┌──
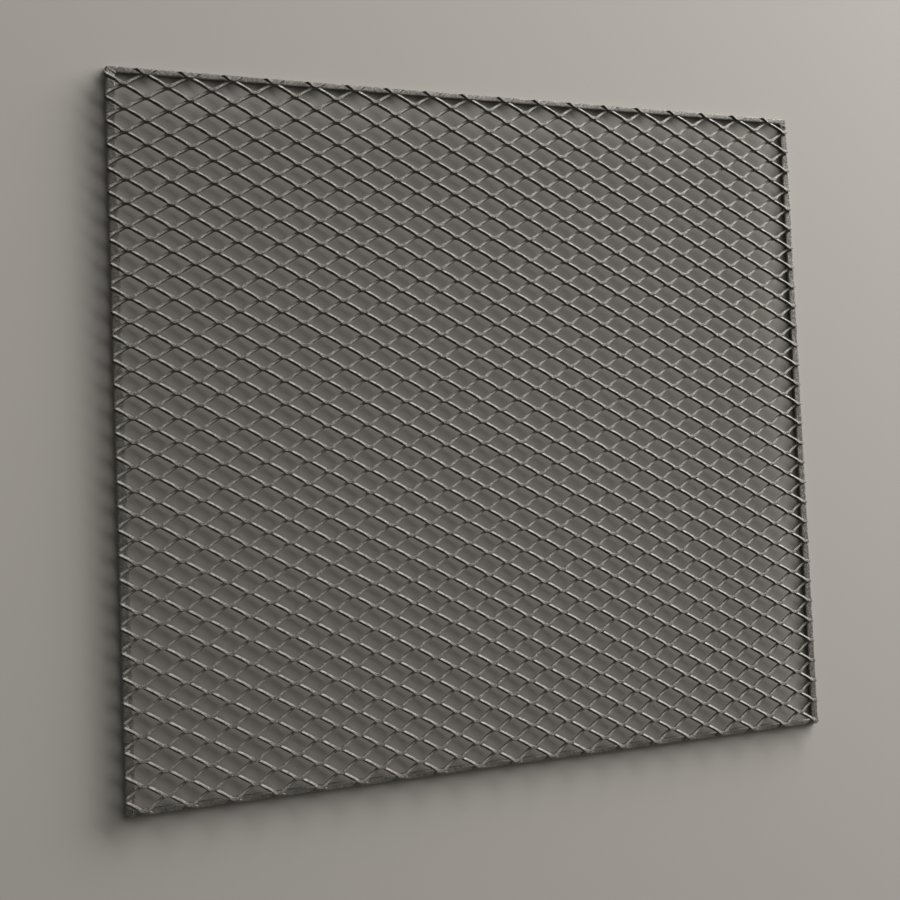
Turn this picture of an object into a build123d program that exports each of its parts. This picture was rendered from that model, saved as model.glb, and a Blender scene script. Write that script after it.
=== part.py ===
from build123d import *
from math import atan2, ceil, floor, sqrt, tan
import os

os.makedirs("parts", exist_ok=True)

# A framed panel of raised expanded metal, lying on its back.
# X runs across the panel, Y runs up it, and Z points out of its front.
# The origin is on the underside, below the middle of the panel.

# Border of flat bars behind the mesh
panel_width = 915.0
panel_height = 838.0
side_bar_width = 11.0
end_bar_width = 7.5
bar_thickness = 6.0
bar_edge_radius = 1.0
panel_corner_radius = 3.0

# Expanded mesh: the long way and the short way are the pitches of its diamonds
long_way = 49.2
short_way = 27.0
plate_thickness = 3.2
strand_width = 4.0
bond_length = 4.5
first_bond_from_left = 20.0
first_bond_from_top = 8.0
band_count = 4

# Land that the sheared mesh leaves bare on each side of the border.
# On the left the mesh reaches a little past the bar.
left_land = -1.0
right_land = 6.0
top_land = 3.0
bottom_land = 4.0

# Each row of strands is the plate pushed down by the knife and fed on by one strand width.
# The finished mesh lies level, so the plate's own feed direction leans steeply out of it.
row_pitch = short_way / 2
knife_drop = sqrt(row_pitch**2 - strand_width**2)
feed_direction = Vector(0, strand_width, knife_drop).normalized()
bond_height = bar_thickness + strand_width * feed_direction.Z + plate_thickness / 2 * feed_direction.Y

# Outline of one zigzag row: flat bonds of bond_length joined by slopes, one plate thick
slope_run = long_way / 2 - bond_length
slope_angle = atan2(knife_drop, slope_run)
half_plate = plate_thickness / 2
mitre = half_plate * tan(slope_angle / 2)
inner_bend = bond_length / 2 - mitre
outer_bend = bond_length / 2 + mitre

mesh_left = -panel_width / 2 + left_land
mesh_right = panel_width / 2 - right_land
mesh_top = panel_height / 2 - top_land
mesh_bottom = -panel_height / 2 + bottom_land
top_bond_y = panel_height / 2 - first_bond_from_top
row_count = ceil((top_bond_y - mesh_bottom) / row_pitch) + 1


def row_plane(row):
    """Plane of one row's back edge, through the bonds at the row's foot. Row 0 is the topmost."""
    foot = (0, top_bond_y - row * row_pitch, bond_height)
    return Plane(origin=foot, x_dir=(1, 0, 0), z_dir=feed_direction)


def foot_bonds(row):
    """Middles of the bonds at a row's foot, with one spare bond past each side of the mesh."""
    first = first_bond_from_left - panel_width / 2 + (row + 1) % 2 * long_way / 2
    before = ceil((first - mesh_left) / long_way) + 1
    after = floor((mesh_right - first) / long_way) + 1
    return [first + step * long_way for step in range(-before, after + 1)]


def row_outline(row):
    """Corners of a row's zigzag, along its lower side and back along its upper side."""
    lower, upper = [], []
    for foot in foot_bonds(row):
        head = foot + long_way / 2
        lower += [(foot - outer_bend, -half_plate), (foot + outer_bend, -half_plate)]
        lower += [(head - inner_bend, knife_drop - half_plate), (head + inner_bend, knife_drop - half_plate)]
        upper += [(foot - inner_bend, half_plate), (foot + inner_bend, half_plate)]
        upper += [(head - outer_bend, knife_drop + half_plate), (head + outer_bend, knife_drop + half_plate)]
    return lower + upper[::-1]


for band in range(band_count):
    first_row = band * row_count // band_count
    next_band_row = (band + 1) * row_count // band_count
    with BuildPart() as mesh_band:
        # Rows fuse at the bonds that they share
        for row in range(first_row, next_band_row):
            with BuildSketch(row_plane(row)):
                with BuildLine():
                    Polyline(*row_outline(row), close=True)
                make_face()
        extrude(amount=strand_width)
        # The mesh is sheared off square on all four sides
        with BuildSketch():
            Polygon((mesh_left, mesh_bottom), (mesh_right, mesh_bottom),
                    (mesh_right, mesh_top), (mesh_left, mesh_top), align=None)
        extrude(amount=2 * bond_height, mode=Mode.INTERSECT)
        # A scrap that the shears cut loose at a corner falls away
        add(mesh_band.solids().sort_by(SortBy.VOLUME)[-1], mode=Mode.REPLACE)
    mesh_band.part.label = f"mesh_band_{band + 1}"
    export_step(mesh_band.part, f"parts/mesh_band_{band + 1}.step")


def border_bar_sketch(outer_corners, inner_corners):
    """One mitred length of the border, between two corners of the panel."""
    RectangleRounded(panel_width, panel_height, panel_corner_radius)
    Polygon(*outer_corners, *inner_corners[::-1], align=None, mode=Mode.INTERSECT)


half_width = panel_width / 2
half_height = panel_height / 2
inner_half_width = half_width - side_bar_width
inner_half_height = half_height - end_bar_width
outer_right = [(half_width, -half_height), (half_width, half_height)]
inner_right = [(inner_half_width, -inner_half_height), (inner_half_width, inner_half_height)]
outer_top = [(-half_width, half_height), (half_width, half_height)]
inner_top = [(-inner_half_width, inner_half_height), (inner_half_width, inner_half_height)]

with BuildPart() as frame_bar_right:
    with BuildSketch():
        border_bar_sketch(outer_right, inner_right)
    extrude(amount=bar_thickness)
    fillet(frame_bar_right.edges().filter_by(Axis.Y), bar_edge_radius)
frame_bar_right.part.label = "frame_bar_right"
export_step(frame_bar_right.part, "parts/frame_bar_right.step")

with BuildPart() as frame_bar_top:
    with BuildSketch():
        border_bar_sketch(outer_top, inner_top)
    extrude(amount=bar_thickness)
    fillet(frame_bar_top.edges().filter_by(Axis.X), bar_edge_radius)
frame_bar_top.part.label = "frame_bar_top"
export_step(frame_bar_top.part, "parts/frame_bar_top.step")

with BuildPart() as frame_bar_left:
    mirror(frame_bar_right.part, about=Plane.YZ)
frame_bar_left.part.label = "frame_bar_left"
export_step(frame_bar_left.part, "parts/frame_bar_left.step")

with BuildPart() as frame_bar_bottom:
    mirror(frame_bar_top.part, about=Plane.XZ)
frame_bar_bottom.part.label = "frame_bar_bottom"
export_step(frame_bar_bottom.part, "parts/frame_bar_bottom.step")
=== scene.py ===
from math import atan2, ceil, cos, pi, radians, sin, sqrt, tan

import bmesh
import bpy
import numpy as np
from mathutils import Matrix, Vector, noise


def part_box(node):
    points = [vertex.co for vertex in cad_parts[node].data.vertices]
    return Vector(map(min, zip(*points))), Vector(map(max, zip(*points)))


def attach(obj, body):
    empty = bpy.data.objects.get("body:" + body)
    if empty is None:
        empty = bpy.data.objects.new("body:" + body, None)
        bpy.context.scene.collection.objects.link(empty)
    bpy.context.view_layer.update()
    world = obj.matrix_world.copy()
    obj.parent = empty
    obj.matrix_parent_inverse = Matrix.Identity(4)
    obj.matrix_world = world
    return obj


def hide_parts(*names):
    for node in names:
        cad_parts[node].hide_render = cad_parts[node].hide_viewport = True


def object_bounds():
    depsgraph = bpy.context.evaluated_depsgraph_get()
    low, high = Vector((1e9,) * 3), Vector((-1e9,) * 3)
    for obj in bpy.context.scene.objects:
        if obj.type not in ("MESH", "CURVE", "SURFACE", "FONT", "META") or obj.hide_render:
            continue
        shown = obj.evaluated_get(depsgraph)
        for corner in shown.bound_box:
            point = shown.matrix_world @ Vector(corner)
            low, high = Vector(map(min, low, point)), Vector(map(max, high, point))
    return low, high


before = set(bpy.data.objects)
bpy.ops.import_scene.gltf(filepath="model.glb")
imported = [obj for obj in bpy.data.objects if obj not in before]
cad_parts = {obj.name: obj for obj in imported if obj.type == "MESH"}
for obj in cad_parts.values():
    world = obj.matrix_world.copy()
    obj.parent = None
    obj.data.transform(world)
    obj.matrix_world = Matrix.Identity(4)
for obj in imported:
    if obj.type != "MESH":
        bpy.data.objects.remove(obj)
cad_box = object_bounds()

# A framed panel of raised expanded metal, lying on its back on a pale floor.
# Lengths are in millimetres until MM turns them into metres.
MM = 0.001

# Sizes of the press work, as the panel was made
LONG_WAY = 49.2
SHORT_WAY = 27.0
PLATE_THICKNESS = 3.2
STRAND_WIDTH = 4.0
BOND_LENGTH = 4.5
FIRST_BOND_FROM_LEFT = 20.0
FIRST_BOND_FROM_TOP = 8.0
BAND_COUNT = 4

# A sheared strand's long edges roll over, its bends are round, and its slopes twist a little
ROLLED_EDGE = 0.45
BEND_TANGENT = 1.1
FALLING_TWIST = radians(18)
RISING_TWIST = radians(-2)
TWIST_SPREAD = (0.85, 1.15)
TWIST_WAVE_START = 0.08

# The knife presses the lower lip of a front bond out. A reach is a share of the slope's length
BOND_SWELL = 1.3
SWELL_REACH = 0.3

# Scale stays on a front bond, flakes off a little along a slope and wholly near the bond behind. The
# paleness near the bond behind is also painted light, which lifts the shade that the row above casts there
FLAKED_AND_PAINTED_LIGHT_ALONG = 0.2
FLAKED_AND_PAINTED_LIGHT_REACH = 0.5

# A joint's corners lie between sheared face and skin, and between a front bond and the one behind
# it, so both marks are halfway there
SEAM_SHEARED = 0.5
SEAM_FLAKED_AND_PAINTED_LIGHT = 0.5

# Share of paler skin on each bar, which is painted light: the left and bottom bars lie in the mesh's shade
# and are painted paler, the lit right bar darker
PALE_SHARE_PAINTED_LIGHT = {"top": 0.35, "bottom": 0.7, "left": 0.85, "right": 0.05}
WELD_PALE_SHARE = 0.45

# Each side's tack welds: how far they sit from the strand that they hold, and their radii
TACK_WELDS = {
    "left": ((-2.6, -2.6, 0.4), (3.2, 2.5, 1.9)),
    "right": ((-3.4, -1.0, 0.3), (3.6, 2.9, 1.9)),
    "top": ((0.0, 1.0, 0.0), (3.4, 2.2, 1.9)),
    "bottom": ((0.0, -1.0, 0.2), (3.6, 2.8, 1.9)),
}

# Marks that the welder left on the bars' front faces
CORNER_LUMP_CENTRE = (454.0, 408.2)
CORNER_LUMP_RADII = (2.2, 2.6, 1.2)
SPATTER_CENTRE = (-444.6, -415.6)
SPATTER_RADII = (1.3, 1.3, 1.0)
CRATER_CENTRE = (-451.9, -412.7)
CRATER_RADIUS = 2.5
CRATER_RIM_RADII = (0.75, 0.75, 0.6)

# Fineness of the meshes: sections along a slope, blobs round the crater, and a bar's facet size
SLOPE_STEPS = 6
CRATER_STEPS = 18
BAR_FACET = 1.3

# Seeds, so that the random draws and the strands' wander are the same each time
MESH_SEED = 40
WELD_SEED = 7
WANDER_SEED = 1
noise.seed_set(WANDER_SEED)

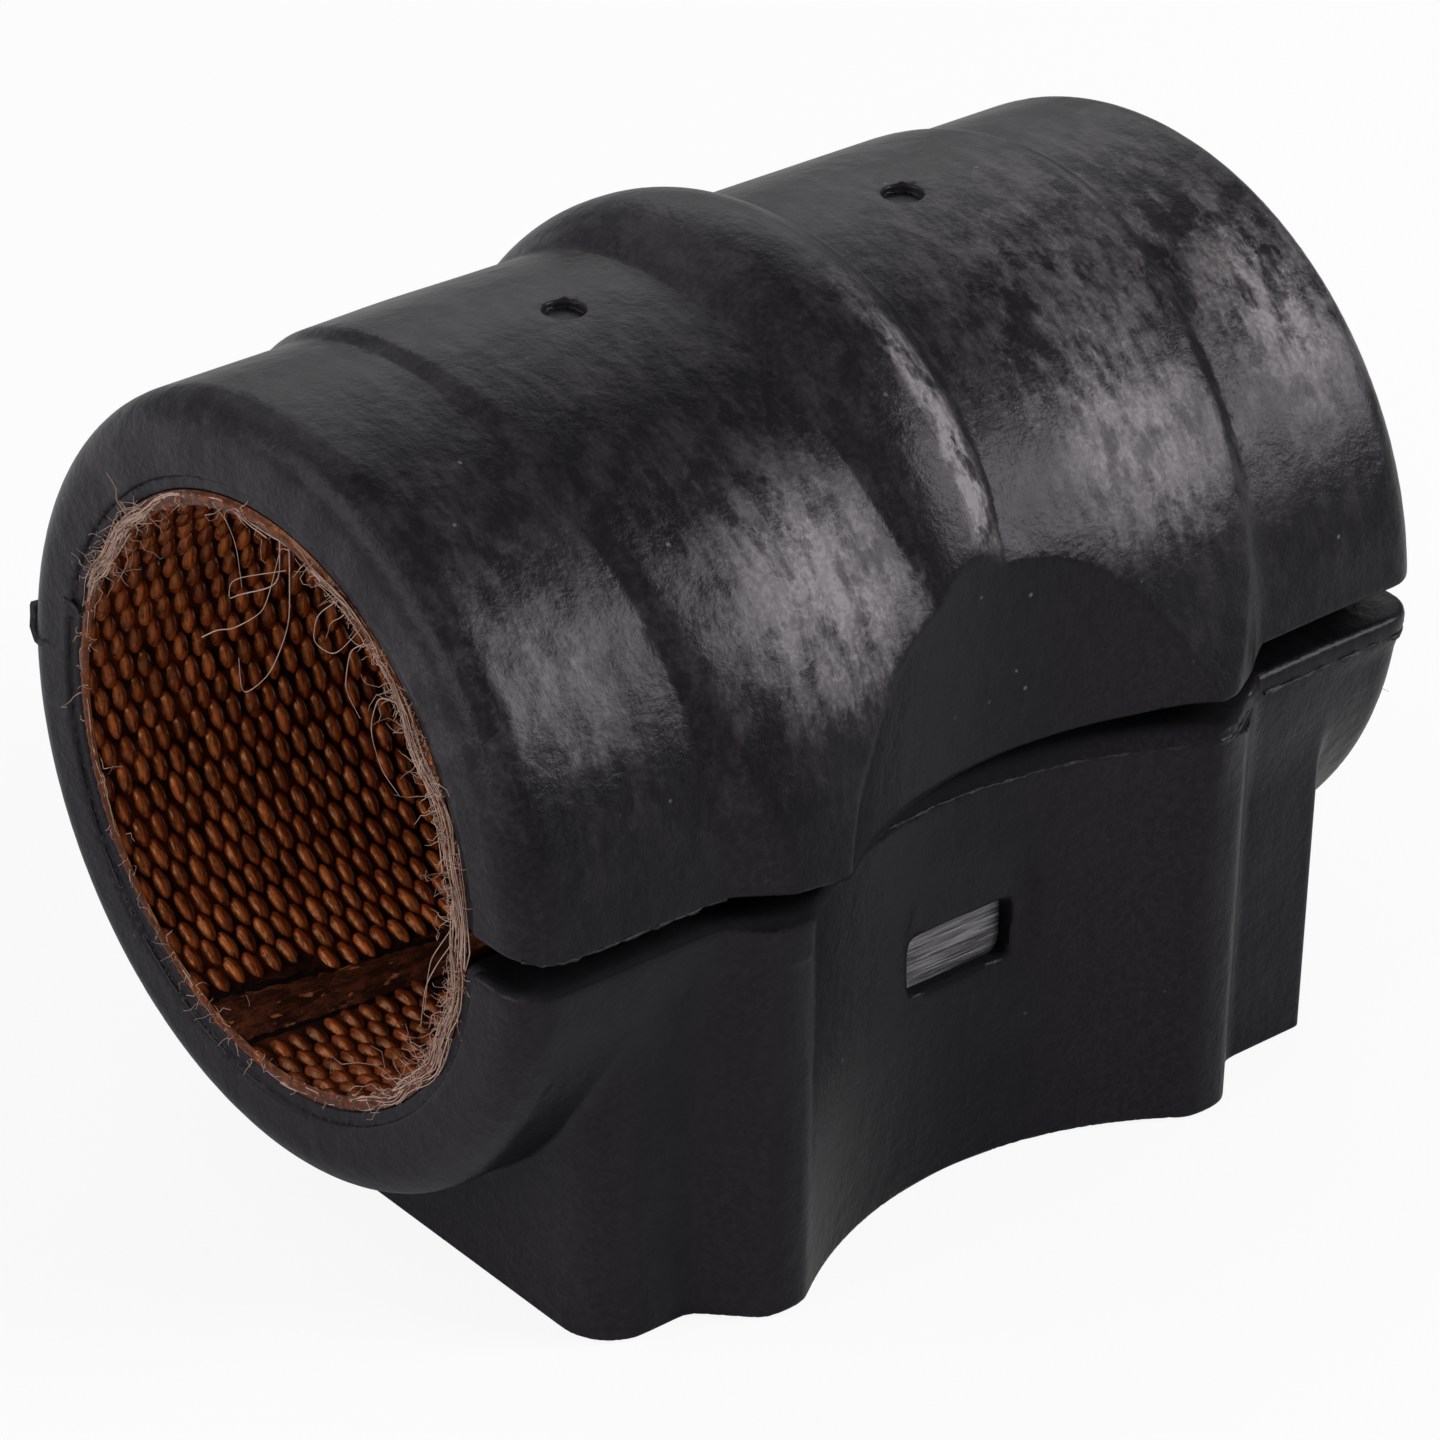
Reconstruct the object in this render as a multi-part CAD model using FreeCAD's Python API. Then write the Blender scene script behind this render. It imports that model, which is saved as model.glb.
└──
To do
Collect every line with the string "return" from the records, and copy each.

Written solution
    return Plane(origin=foot, x_dir=(1, 0, 0), z_dir=feed_direction)
    return [first + step * long_way for step in range(-before, after + 1)]
    return lower + upper[::-1]
    return Vector(map(min, zip(*points))), Vector(map(max, zip(*points)))
    return obj
    return low, high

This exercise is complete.